Ms. Karin, who spent the war hidden with her family in a small apartment in Slovakia, has spoken all over including Yad Vashem in Israel and at the United States Holocaust Memorial Museum in Washington D.C.  She also has gone on the March of the Living trip seven times and been featured in multiple publications, including the Los Angeles Times and as a cover story of the Jewish Journal.

“It was nice to speak to a small group,” Ms. Karin said.

Ms. Karin is also a sculptor. Her work can be found in Los Angeles Museum of the Holocaust, the Museum of Tolerance, the Slovakia Holocaust museum in Bratislava, and museums in Warsaw, Krakow and elsewhere.In 2017, she was awarded a Certificate of Appreciation from the city of Los Angeles for “her dedication to preserving the memory of the Holocaust,” according to her website.

Students listened intently as she led them through her journey which could only be described as miraculous. She grew up in Slovakia — a strategic partner of Germany, so deportations were managed by Slovakians themselves rather then by Germans. According to Ms. Karin, there were 90,000 Jews living in Slovakia and two-thirds of them were deported. Of those  60,000, only 230 people returned.

Her family was not deported. When she was 11, her parents put her in a boarding school convent run by nuns, where she stayed for three years.

Neima Fax
Ms. Gabriella Karin, second from left, shares memories of World War II with students at her table braiding challah. She is also a professional sculptor.

“I learned all the Christian prayers, I went to mass everyday, and I cried myself to sleep every night,” Ms. Karin said. “About a year later my mother came, and when she saw my cried-out eyes and my skinny face, she decided for the night she will take me wherever she is and in the morning I will come to school. This is what I did for the next two years.”

Ms. Karin’s mother worked with the underground, a secret organization that helped Jews during the Holocaust. She said her mom went to Hungary and warned the people about the Germans, but they didn’t listen. Three days later, Germany occupied their country.  

When her mom discovered that Slovakia would soon be occupied as well, her family went into hiding in the one-bedroom apartment of a 25-year-old non-Jewish lawyer named Karol Blanar. There were eight people hiding in that home.

One day Gabriella saw two girls from the convent — which was in close proximity to her hiding location — get caught in the street. She never saw them again.

Ms. Karin stayed in Mr. Blanar’s home for nine months. All she was able to do there was read the books he brought her — long, serious books which were not written for a pre-teen.    
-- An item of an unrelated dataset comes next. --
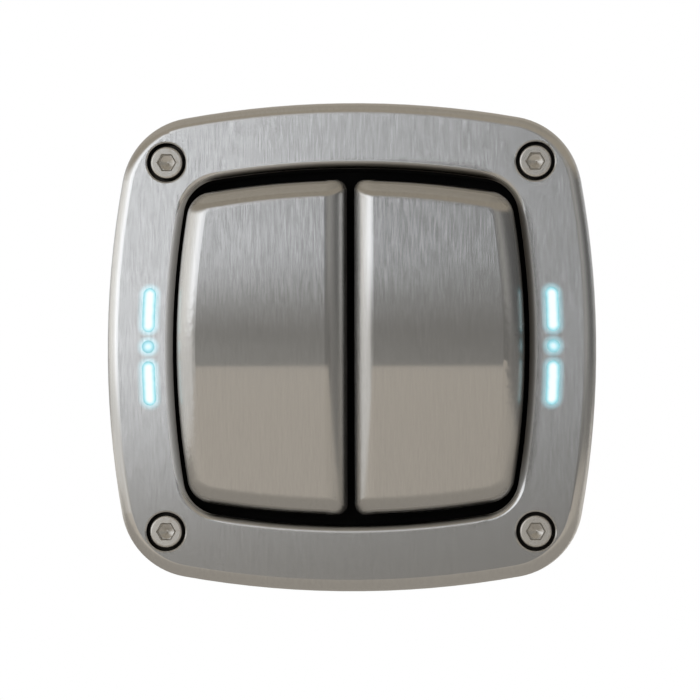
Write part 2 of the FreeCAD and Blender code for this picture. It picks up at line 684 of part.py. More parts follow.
def rounded_path(points, bend_r):
    """Straight runs through the points, joined by tangent arcs of one radius."""
    edges = []
    start = points[0]
    for before, corner, after in zip(points, points[1:], points[2:]):
        back = (before - corner).normalize()
        ahead = (after - corner).normalize()
        half_angle = back.getAngle(ahead) / 2
        cut = bend_r / math.tan(half_angle)
        middle = (back + ahead).normalize()
        nearest = corner + middle * (bend_r / math.sin(half_angle) - bend_r)
        edges.append(Part.LineSegment(start, corner + back * cut).toShape())
        edges.append(Part.Arc(corner + back * cut, nearest, corner + ahead * cut).toShape())
        start = corner + ahead * cut
    edges.append(Part.LineSegment(start, points[-1]).toShape())
    return Part.Wire(edges)


def led_leads():
    """Pair of leads from the light board, behind the bezel and through the frame to the base."""
    found = []
    hole_x, hole_z = LEAD_HOLE
    low_y = (FRAME_FRONT - 3.0) / 2
    for shift in (-0.55, 0.55):
        points = [
            Vector(34.0, BOARD[1], -10.0 + 1.5 * shift),
            Vector(34.0, low_y, -10.0 + 1.5 * shift),
            Vector(hole_x, low_y, hole_z + shift),
            Vector(hole_x, 3.0, hole_z + shift),
            Vector(POCKET_X[1], 3.0, hole_z + shift),
        ]
        path = rounded_path(points, 1.2)
        circle = Part.makeCircle(LEAD_R, points[0], Vector(0, 1, 0))
        found.append(solid(path.makePipeShell([Part.Wire(circle)], True, True)))
    return found


def earth_saddle():
    """Brass clamp plate with turned-up edges under the earth screw."""
    top = -FRAME_OPENING[1] - FRAME_THICK
    plate = box((-3.2, 3.2), (EARTH_Y - 3.0, EARTH_Y + 3.0), (top - 1.0, top))
    lips = [box(x, (EARTH_Y - 3.0, EARTH_Y + 3.0), (top - 2.0, top - 1.0))
            for x in ((-3.2, -2.75), (2.75, 3.2))]
    return solid(plate.fuse(lips).cut(rod_z(0, EARTH_Y, M3_R + 0.15, top - 3, top + 1)))


def earth_screw():
    top = -FRAME_OPENING[1] - FRAME_THICK - 1.0
    head = rod_z(0, EARTH_Y, 2.6, top - 1.8, top)
    head = head.makeFillet(0.5, edges_at(head, lambda p: abs(p.z - top + 1.8) < TINY))
    shank = rod_z(0, EARTH_Y, M3_R, top - 0.5, -FRAME_OPENING[1])
    slots = [
        box((-1.7, 1.7), (EARTH_Y - 0.3, EARTH_Y + 0.3), (top - 3, top - 0.8)),
        box((-0.3, 0.3), (EARTH_Y - 1.7, EARTH_Y + 1.7), (top - 3, top - 0.8)),
    ]
    return solid(head.fuse(shank).cut(slots))


os.makedirs("parts", exist_ok=True)

save("front_plate", [front_plate()])
save("plate_gasket", [plate_gasket()])
save("inner_bezel", [inner_bezel()])
save("mounting_frame", [mounting_frame()])
save("insert_cover", [insert_cover()])
save("insert_base", [insert_base()])
save("insert_back", [insert_back()])
save("earth_saddle", [earth_saddle()])
save("earth_screw", [earth_screw()])

CORNER_SPOTS = corners(SCREW_HALF, SCREW_HALF)
save("plate_screws", [plate_screw(x, z) for x, z in CORNER_SPOTS])
save("plate_standoffs", [plate_standoff(x, z) for x, z in CORNER_SPOTS])
save("bezel_screws", [bezel_screw(x, z) for x, z in BEZEL_SCREWS])
save("insert_screws", [insert_screw(x, z) for x, z in corners(*INSERT_SCREW)])
save("back_screws", [back_screw(x, z) for x, z in BACK_SCREWS])
save("terminal_screws", terminal_screws())

save_pair("rocker_cap", [rocker_cap()])
save_pair("rocker_carrier", [rocker_carrier()])
save_pair("pivot_pin", [pivot_pin()])
save_pair("plunger", [plunger()])
save_pair("plunger_spring", [plunger_spring()])
save_pair("contact_lever", [contact_lever()])
save_pair("moving_contacts", moving_contacts())
save_pair("fixed_contacts", fixed_contacts())
save_pair("common_terminal", [common_terminal()])
save_pair("upper_terminal", [side_terminal(1)])
save_pair("lower_terminal", [side_terminal(-1)])
save_pair("light_guide", [light_guide()])
save_pair("led_board", [led_board()])
save_pair("leds", leds())
save_pair("led_leads", led_leads())
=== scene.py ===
import json
import math

import bpy
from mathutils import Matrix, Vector


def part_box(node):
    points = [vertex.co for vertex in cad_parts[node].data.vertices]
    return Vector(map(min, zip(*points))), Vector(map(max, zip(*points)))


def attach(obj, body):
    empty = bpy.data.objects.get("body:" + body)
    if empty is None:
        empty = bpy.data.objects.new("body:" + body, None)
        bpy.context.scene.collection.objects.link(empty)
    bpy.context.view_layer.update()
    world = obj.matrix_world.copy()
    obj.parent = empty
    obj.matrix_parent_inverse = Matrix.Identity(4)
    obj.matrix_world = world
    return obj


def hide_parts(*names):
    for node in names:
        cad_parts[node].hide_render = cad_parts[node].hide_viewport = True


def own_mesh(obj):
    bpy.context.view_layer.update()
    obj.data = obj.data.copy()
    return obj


# Looks of the two-gang rocker wall switch. Metres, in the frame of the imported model:
# X right, Z up, Y into the wall, with the wall's surface at y = 0 and the front facing -Y.

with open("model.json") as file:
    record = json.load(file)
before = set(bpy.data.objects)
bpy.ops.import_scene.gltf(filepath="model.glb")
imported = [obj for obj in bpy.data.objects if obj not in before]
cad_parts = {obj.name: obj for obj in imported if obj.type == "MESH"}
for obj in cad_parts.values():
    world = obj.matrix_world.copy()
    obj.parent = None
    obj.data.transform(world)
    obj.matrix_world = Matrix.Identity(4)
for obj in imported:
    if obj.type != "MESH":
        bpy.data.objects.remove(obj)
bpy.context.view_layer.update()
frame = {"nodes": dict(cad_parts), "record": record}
scene = bpy.context.scene

MM = 0.001
SIDES = ("left", "right")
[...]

“Can you imagine yourself for nine months sitting on a chair not being able to move around and not being able to speak, a whole school year!” she exclaimed. “The only thing I could do was to read, and I was reading 14 hours a day.”

This turned out to be a good thing, she added.

“Everything can be taken away from you, even the clothes you wear,” Ms. Karin said. “But nobody can take away from you what you have in your head.”

She showed the seated students two pictures, one of which showed her smiling happily at age six, the other with a straight face because that was during the war, when she was just 11 years old. In her notebook there was also a picture of her 10th birthday party, where she was surrounded by a few of her close friends. According to Gabriella, None of them survived.

After the war was over, she went back to the railroad station hoping to find a familiar face as trains with survivors came in. She did not recognize anyone. She was 14 years old.

At first, she didn’t know how she would live a normal life after having gone through what she had been through.

“I decided, in myself, Hitler did not get my body and he did not get my soul,” she said.“I will smile, and I will be happy. And I am.”

Ms. Sternbach spoke about her life after the war, when she lived in New York; what her life was like before the war; and the moment her liberation.

“It was really interesting to see how positive she was after the fact that she went through all that,” said freshman Noa Silberstein, who braided dough with Ms. Sternbach. “It really gave me perspective into my life, and how the things that I get upset about are nothing compared to what she had to go through.”

Ms. Nedelman’s native city was Krakow Poland, but soon after the Natzi invasion, her family left for Lutsk, in the Soviet Sector. Her parents continued to Siberia and Yona was left with her grandparents, who arranged for her and two of her siblings to live on a farm for the duration of the war.

When it was over, her father found her.

“I recognized him and he smiled, and apparently as a child I used to touch one of his teeth which had a gold thing on it,” Ms. Nedelman said. “It was a very dramatic moment, because here they had gone when I was six years old, and he found me.”

The program drew to a close at the end of lunch, and later on in the day it was announced on Schoology that the challahs the group had made were available in receptionist Daniella Silva’s office.

Noa said the museum teen board planned to bring the dough program to all of the their schools and communities.

“Our committee decided that ‘La Dough Va Dough’ was one of the best and most engaging platforms for students to connect with Holocaust survivors,” said Noa. “It keeps students engaged, it keeps the Holocaust survivors and everyone interested.”